A lista acima ignora coringas lexicais como get e take, pois fazem parte de uma vasta gama de expressões mais ou menos fixas em inglês, assumindo, por vezes, significados tão genéricos que praticamente se perdem quaisquer especificidades; focamo-nos, aqui, em exemplos do tipo 1:2 ou 1:3: para cada termo em inglês, há dois ou mais em português.
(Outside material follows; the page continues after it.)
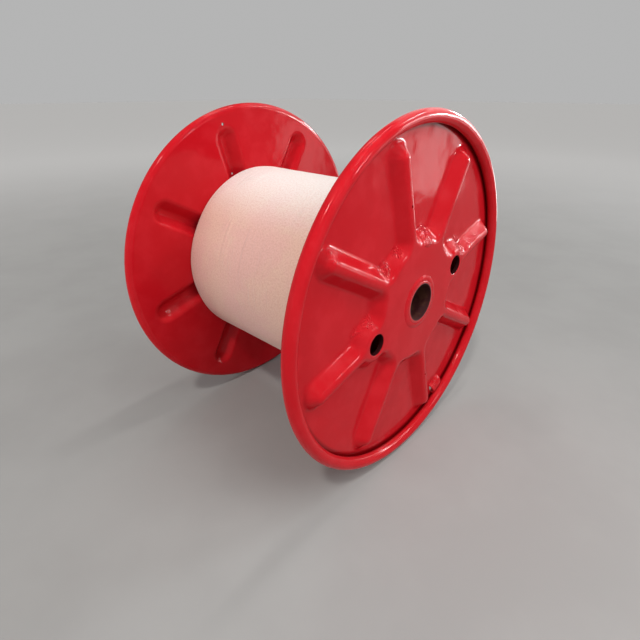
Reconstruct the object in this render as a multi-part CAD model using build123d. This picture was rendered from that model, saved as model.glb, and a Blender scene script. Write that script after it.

Outra coisa importante é a banalidade de muitos exemplos: recheado de distinções lexicais entre termos mais complexos, e contendo pares de quase-sinônimos de base latina e saxã (e.g. sentiment x feeling, drunk x intoxicated), o inglês deixa de fazer muitas distinções elementares que uma língua como o português apresenta. Assim sendo, os exemplos podem parecer mais triviais para nós (que fazemos estas distinções) que para anglófonos nativos (que as precisariam aprender e diferenciar em uso). A banalidade mesma de alguns casos nos impede vê-los, portanto desmistificar a idéia de que nossa língua seria mais pobre ou desprovida de palavras—sensação comum quando somos nós que temos de contender com as distinções vocabulares de uma língua estrangeira.